When a block of land is subdivided, the original land parcel is split into two or more separate CGT assets. Subdivision itself is not considered to be a CGT event as subdividing does not change the ownership of the subdivided block. The acquisition date of the subdivided block is the same acquisition date as that of the original block. Therefore, a capital gain or capital loss is not made at the time of the subdivision.

The cost base of the asset should be apportioned between the two new blocks on a reasonable basis as outlined in Taxation Determination TD 97/3 Income tax: capital gains: if a parcel of land acquired after 19 September 1985 is subdivided into lots ('blocks'), do Parts 3-1 and 3-3 of the Income Tax Assessment Act 1997 treat a disposal of a block of the subdivided land as the disposal of part of an asset (the original land parcel) or the disposal of an asset in its own right (the subdivided block)?

Application to your circumstances

With consideration to the above authorities and relevant factors in determining whether your property subdivision & development would be viewed as isolated transaction with a view to a profit, the following general observations have been made in this case:

•                 There was a partial change in the nature or purpose of owning the original property when the decision was made to demolish, subdivide and rebuild an additional dwelling for resale with a view to profit.

•                 You had intention and a profit-making purpose in the activities undertaken in order to provide you additional retirement funds in future years.

•                 The transaction has been undertaken in a planned, organised and carried on in a business-like timely manner in that the new dwelling was placed on the market and sold under contract soon after completion.

•                 The decision to pursue the subdivision shows a choice by the landowner to engage in the exposure to the financial risks of the development, including the profits, losses and its general success for the purpose of maximising the potential profit made on the sale of the new dwelling.

•                 This is also demonstrated as additional finance was obtained in order to fund the development activities.

•                 There was no intention by the landowner to retain the new dwelling for long term capital appreciation or to derive rental income.

•                 The facts indicate a sophisticated undertaking with a view to a profit by a non-business taxpayer.

•                 The conclusion that the property was built for the purpose of trade and, therefore, that the transaction was commercial in nature, would be readily drawn as to the nature of the property sold in your case.

It is the Commissioner's view that the subdivision and sale of the new dwelling is more than a mere realisation of a capital asset or investment.

From the reasons you have provided, the significant purpose you had in mind by undertaking these activities was to sell at a profit. Although you may not have had this initial purpose when you acquired the property in 19XX, the disposal is considered an isolated transaction on revenue account as ordinary income, rather than on capital account. Any profit made on the transaction is assessable income under section 6-5 of the ITAA 1997.

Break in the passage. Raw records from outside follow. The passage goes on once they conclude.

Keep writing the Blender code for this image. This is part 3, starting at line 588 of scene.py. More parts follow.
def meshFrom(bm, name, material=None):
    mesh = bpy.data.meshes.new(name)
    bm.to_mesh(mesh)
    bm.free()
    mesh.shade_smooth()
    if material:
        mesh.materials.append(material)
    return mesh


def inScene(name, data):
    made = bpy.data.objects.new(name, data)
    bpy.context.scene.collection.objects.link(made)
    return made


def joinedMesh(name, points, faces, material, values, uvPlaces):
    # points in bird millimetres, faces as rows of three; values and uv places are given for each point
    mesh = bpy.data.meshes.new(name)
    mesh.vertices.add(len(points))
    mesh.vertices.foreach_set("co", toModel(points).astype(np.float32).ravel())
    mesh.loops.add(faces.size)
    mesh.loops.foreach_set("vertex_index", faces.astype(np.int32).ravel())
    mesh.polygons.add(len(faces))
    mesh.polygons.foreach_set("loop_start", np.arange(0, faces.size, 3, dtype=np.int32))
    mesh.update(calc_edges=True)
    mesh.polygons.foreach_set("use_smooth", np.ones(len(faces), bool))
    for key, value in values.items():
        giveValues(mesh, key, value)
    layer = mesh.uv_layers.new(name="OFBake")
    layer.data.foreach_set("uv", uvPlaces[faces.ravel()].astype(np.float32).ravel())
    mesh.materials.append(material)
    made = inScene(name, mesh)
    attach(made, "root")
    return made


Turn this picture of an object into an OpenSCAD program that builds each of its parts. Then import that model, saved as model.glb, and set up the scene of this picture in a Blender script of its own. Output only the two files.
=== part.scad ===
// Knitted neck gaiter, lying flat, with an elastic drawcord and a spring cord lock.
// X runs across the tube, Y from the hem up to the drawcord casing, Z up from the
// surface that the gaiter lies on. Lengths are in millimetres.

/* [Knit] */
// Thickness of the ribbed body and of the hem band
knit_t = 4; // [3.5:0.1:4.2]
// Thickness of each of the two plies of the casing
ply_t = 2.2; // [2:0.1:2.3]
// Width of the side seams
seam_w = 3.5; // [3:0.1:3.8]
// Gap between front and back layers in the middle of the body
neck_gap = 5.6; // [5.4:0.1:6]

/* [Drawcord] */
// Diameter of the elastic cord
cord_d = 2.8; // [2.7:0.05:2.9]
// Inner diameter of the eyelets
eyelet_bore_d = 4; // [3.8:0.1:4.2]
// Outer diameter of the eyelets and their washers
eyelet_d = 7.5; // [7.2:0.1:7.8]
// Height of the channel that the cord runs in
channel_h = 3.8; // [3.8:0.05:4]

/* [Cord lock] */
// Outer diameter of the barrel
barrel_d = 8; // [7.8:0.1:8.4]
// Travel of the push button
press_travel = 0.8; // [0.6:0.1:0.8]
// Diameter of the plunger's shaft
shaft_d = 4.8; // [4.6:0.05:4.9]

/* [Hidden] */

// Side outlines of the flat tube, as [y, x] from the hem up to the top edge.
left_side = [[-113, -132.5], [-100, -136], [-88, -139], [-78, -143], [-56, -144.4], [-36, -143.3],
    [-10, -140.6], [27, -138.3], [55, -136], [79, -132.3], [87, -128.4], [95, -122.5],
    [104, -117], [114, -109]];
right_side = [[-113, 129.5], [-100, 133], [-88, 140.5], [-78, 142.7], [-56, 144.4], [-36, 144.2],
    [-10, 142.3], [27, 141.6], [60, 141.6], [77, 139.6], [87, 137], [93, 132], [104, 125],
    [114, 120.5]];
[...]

In your case, the dwelling was not a separate CGT asset from the land because none of the balancing adjustment provisions in subsection 108-55(1) of the ITAA 1997 applied to it. However, the note to subsection 104-20(1) of the ITAA 1997 makes it clear that CGT event C1 can apply to part of a CGT asset.

However, as you did not receive any capital proceeds upon the demolition of the original dwelling, the combined effect of these provisions is that no amount is apportioned to the cost base or reduced cost base of the demolished dwelling. As the capital proceeds from the demolition were nil and the cost base attributed to the original dwelling is also nil, you will not make a capital gain or capital loss upon the demolition of the dwelling itself. A capital gain or capital loss does not arise at the time of the demolition of the dwelling as no capital proceeds were received.

Disposal of a dwelling

The cost base using the market valuation should be apportioned on reasonable basis between the two subdivided blocks. In addition, half of the eligible costs of the new development can also be included to work out the total expenses or cost base to be applied against the transaction. Ordinary income does not attract the 50% CGT discount contained in Division 115 of the ITAA 1997 which is only provided for when assessed under the CGT provisions.

The disposal of the new dwelling is an isolated transaction and any profit made on the sale is included in your assessable income under section 6-5 of the ITAA 1997.